To calculate the price of a barrier option, various factors need to be considered, including:
- Underlying Asset Price: The current market price of the underlying asset.
- Strike Price: The predetermined price at which the option holder has the right to buy (call option) or sell (put option) the underlying asset.
- Barrier Level: The specific price level at which the option is activated (in the case of a knock-in option) or deactivated (in the case of a knock-out option).
- Volatility: The level of price fluctuations of the underlying asset, which affects the option's value.
- Time to Expiry: The time remaining until the option's expiration date.

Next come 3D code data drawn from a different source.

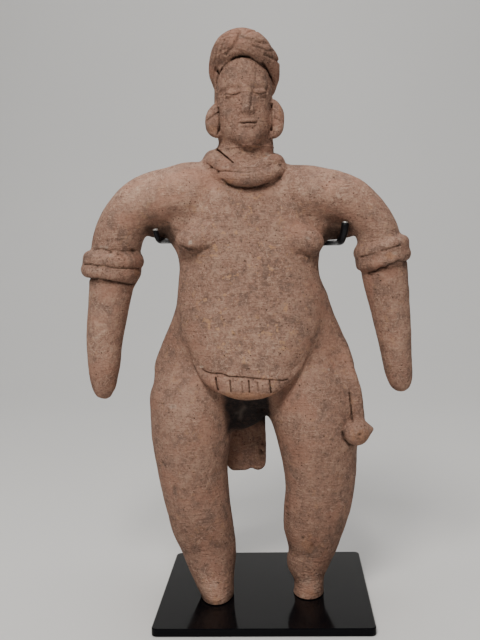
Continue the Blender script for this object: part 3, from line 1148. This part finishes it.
WALL_Y = 1.6
COVE = 0.9
FLOOR_HALF = 3.2
FLOOR_FRONT = -2.4
WALL_HIGH = 3.0
turns = np.linspace(0, math.pi / 2, 13)
profile = [(FLOOR_FRONT, 0.0)]
profile += [(WALL_Y - COVE + COVE * math.sin(t), COVE - COVE * math.cos(t)) for t in turns]
profile += [(WALL_Y, WALL_HIGH)]
sweep = np.array([[side * FLOOR_HALF, y, z] for y, z in profile for side in (-1, 1)])
strips = np.array([[2 * i, 2 * i + 1, 2 * i + 3, 2 * i + 2] for i in range(len(profile) - 1)])
ground = in_scene("ground", mesh_of("ground", sweep, strips))
dress(ground, pale_ground())


def soft_light(name, place, aim, size, power, colour=(1, 1, 1)):
    light = bpy.data.lights.new(name, "AREA")
    light.shape = "DISK"
    light.size = size
    light.energy = power
    light.color = colour
    lamp = in_scene(name, light)
    lamp.location = place
    lamp.rotation_euler = (Vector(aim) - Vector(place)).to_track_quat("-Z", "Y").to_euler()


soft_light("key", (-0.16, -0.8, 0.98), (0, 0, 0.2), 0.4, 12, (1, 0.97, 0.93))
soft_light("backdrop", (0, 0.3, 1.9), (0, 1.3, 0.3), 1.6, 22)
world = bpy.data.worlds.new("studio")
bpy.context.scene.world = world
world.use_nodes = True
sky = world.node_tree.nodes["Background"].inputs
sky["Color"].default_value = (0.92, 0.94, 0.97, 1)
sky["Strength"].default_value = 0.1

CAMERA_AT = (0.0171, -0.5528, 0.2189)
CAMERA_PITCH = 4.68
CAMERA_YAW = -3.0
CAMERA_ROLL = -1.45
CAMERA_LENS = 50.7

pitch, yaw, roll = (math.radians(a) for a in (CAMERA_PITCH, CAMERA_YAW, CAMERA_ROLL))
ahead = Vector((math.sin(yaw) * math.cos(pitch), math.cos(yaw) * math.cos(pitch), -math.sin(pitch)))
right = Vector((math.cos(yaw), -math.sin(yaw), 0))
up = right.cross(ahead)
right, up = (math.cos(roll) * right + math.sin(roll) * up, math.cos(roll) * up - math.sin(roll) * right)
lens = bpy.data.cameras.new("camera")
lens.lens = CAMERA_LENS
lens.sensor_width = 36
lens.clip_start = 0.01
camera = in_scene("camera", lens)
camera.matrix_world = Matrix.Translation(CAMERA_AT) @ Matrix((right, up, -ahead)).transposed().to_4x4()
bpy.context.scene.camera = camera
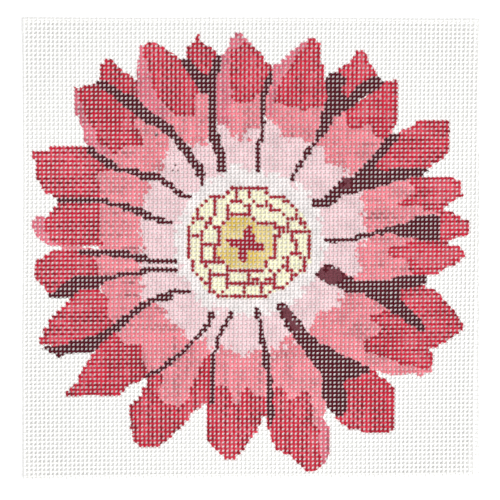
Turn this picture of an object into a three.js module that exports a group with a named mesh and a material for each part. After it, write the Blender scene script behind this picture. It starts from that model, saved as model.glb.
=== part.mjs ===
// A square of single-thread needlepoint canvas, lying flat with its painted side up.
// It is woven from two sets of sized cotton threads: the warp runs along Y, below, and the weft
// runs along X, above. White sealing paint glues the threads of a set together along the cut
// edges, so each set is one body, and every gap between two threads is open.
// Millimetres, +Z up, with the origin at the middle of the underside.
import * as THREE from "three";

// Driving dimensions
const INCH = 25.4;
const threadsPerInch = 13; // the canvas gauge
const holesAcross = 105; // gaps between warp threads, counted along X
const holesDown = 105; // gaps between weft threads, counted along Y
const threadWidth = 1.0; // across a thread, which the loom and the size press flat
const threadThickness = 0.46;
const easedEdge = 0.1; // chamfer along each long edge of a thread
const beatenWefts = 2; // weft threads beaten side by side, with no gap, at the top and bottom edge
const cutEnd = 0.4; // how far the cut warp ends stand past the last weft thread
const crossingGap = 0.03; // between the upper face of the warp and the weft that crosses it

const cottonWhite = 0xf4f2ee;
const paintedPink = 0xe58c9b;

// Sizes that follow from them
const pitch = INCH / threadsPerInch;
const openWidth = holesAcross * pitch - threadWidth; // from the first hole to the last, along X
const openHeight = holesDown * pitch - threadWidth; // the same, along Y
const canvasWidth = openWidth + 2 * threadWidth;
const canvasHeight = openHeight + 2 * (beatenWefts * threadWidth + cutEnd);

// A rectangle about (0, y), as a closed outline of the given class (Shape or Path).
function rectangle(Outline, y, width, height) {
  return new Outline([
    new THREE.Vector2(-width / 2, y - height / 2),
    new THREE.Vector2(width / 2, y - height / 2),
    new THREE.Vector2(width / 2, y + height / 2),
    new THREE.Vector2(-width / 2, y + height / 2),
  ]);
}

// One set of parallel threads, drawn along X: a sheet of the set's full length and breadth, with
// a slot of the open length for each gap between two threads, and the edges of each thread eased.
function threadSet(name, gaps, length, openLength, breadth, colour) {
  const outline = rectangle(THREE.Shape, 0, length, breadth);
  for (let gap = 0; gap < gaps; gap += 1) {
    const middle = (gap - (gaps - 1) / 2) * pitch;
    outline.holes.push(rectangle(THREE.Path, middle, openLength, pitch - threadWidth));
  }
  const geometry = new THREE.ExtrudeGeometry(outline, {
    depth: threadThickness - 2 * easedEdge,
    bevelThickness: easedEdge,
    bevelSize: easedEdge,
    bevelOffset: -easedEdge,
    bevelSegments: 1,
  });
  geometry.translate(0, 0, easedEdge);
  const material = new THREE.MeshStandardMaterial({ color: colour, roughness: 0.85, metalness: 0 });
  const threads = new THREE.Mesh(geometry, material);
  threads.name = name;
  return threads;
}

const warp = threadSet("warp_threads", holesAcross, canvasHeight, openHeight, canvasWidth, cottonWhite);
warp.rotation.z = Math.PI / 2;

const weft = threadSet("weft_threads", holesDown, canvasWidth, openWidth, canvasHeight, paintedPink);
weft.position.z = threadThickness + crossingGap;

const canvas = new THREE.Group();
canvas.add(warp, weft);

export default canvas;
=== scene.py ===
"""A square of painted needlepoint canvas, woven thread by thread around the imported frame.

The warp runs along Y and the weft along X. A large pink daisy is painted on the upper side.
Lengths inside the functions are millimetres; the meshes are written in metres.
"""
import math

import bpy
import numpy as np
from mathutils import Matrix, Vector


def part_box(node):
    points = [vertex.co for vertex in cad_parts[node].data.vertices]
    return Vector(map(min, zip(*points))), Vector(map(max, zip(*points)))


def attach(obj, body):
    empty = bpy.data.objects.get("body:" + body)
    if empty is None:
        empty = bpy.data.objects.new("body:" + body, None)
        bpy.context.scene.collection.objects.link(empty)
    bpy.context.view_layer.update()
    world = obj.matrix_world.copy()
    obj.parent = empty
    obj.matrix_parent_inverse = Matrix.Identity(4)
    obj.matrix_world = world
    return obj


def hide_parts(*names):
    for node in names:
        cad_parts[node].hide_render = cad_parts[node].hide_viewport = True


bl_info = {
    "name": "Painted needlepoint canvas",
    "version": (1, 0, 0),
    "blender": (4, 5, 0),
    "location": "3D View > Sidebar > Canvas",
    "description": "Weaves a square of mono canvas and paints a pink daisy on its threads",
    "category": "Object",
}

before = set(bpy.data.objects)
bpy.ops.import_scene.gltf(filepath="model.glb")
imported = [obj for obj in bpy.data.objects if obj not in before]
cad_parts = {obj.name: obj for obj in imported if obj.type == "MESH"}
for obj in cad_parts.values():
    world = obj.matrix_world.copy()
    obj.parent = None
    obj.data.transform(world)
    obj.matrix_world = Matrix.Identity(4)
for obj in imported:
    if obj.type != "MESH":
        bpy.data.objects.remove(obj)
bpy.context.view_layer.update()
WARP_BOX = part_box("warp_threads")
WEFT_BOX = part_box("weft_threads")
MM = 0.001  # one millimetre, in metres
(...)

- Interest Rates: The prevailing risk-free interest rates, which influence the option's price.
Applications of Barrier Options
Barrier options have various practical applications in financial markets and risk management:
- Risk Hedging: Investors and corporations use barrier options to hedge against adverse price movements in the underlying asset. For example, a producer may purchase knock-out call options to protect against a price decline in a commodity.
- Speculation: Traders and investors may use barrier options to speculate on specific price scenarios or to take advantage of expected market movements.
- Tailored Risk Exposure: Barrier options allow investors to customize their risk exposure based on the underlying asset's price movement. For example, a company may use knock-in options to protect against significant price fluctuations while allowing for potential gains if the barrier is reached.
- Structured Products: Financial institutions may use barrier options as building blocks for designing structured products that offer specific risk-reward profiles to investors.
- Commodity Markets: Barrier options are widely used in commodity markets to manage price risks associated with agricultural products, metals, and energy commodities.
Risk Considerations
While barrier options offer flexibility and risk management capabilities, they also come with certain risks and considerations:
- Barrier Breach Risk: For knock-in options, there is a risk that the underlying asset's price may never reach the barrier level during the option's lifetime, rendering the option worthless.
- Barrier Knock-Out Risk: For knock-out options, there is a risk that the underlying asset's price may breach the barrier level, resulting in the option becoming null and void, even if the price subsequently moves in a favorable direction.
- Liquidity Risk: Barrier options may have lower liquidity in the market compared to standard options, making it more challenging to enter or exit positions at desired prices.
- Complexity: The conditional nature of barrier options and the need for advanced pricing models may make them more challenging to understand and analyze compared to plain vanilla options.
The Bottom Line
A barrier option is a financial derivative that provides the holder with the right, but not the obligation, to buy or sell an underlying asset at a specified price if the price of the underlying asset reaches or crosses a predetermined level (the barrier) during the option's lifetime. Barrier options offer flexibility, risk management capabilities, and various applications in financial markets and commodity trading. However, they also come with risks and considerations, such as barrier breach risk and complexity in pricing. Traders, investors, and corporations use barrier options to tailor their risk exposure, speculate on price movements, and hedge against adverse market conditions, making them a valuable tool in the financial industry.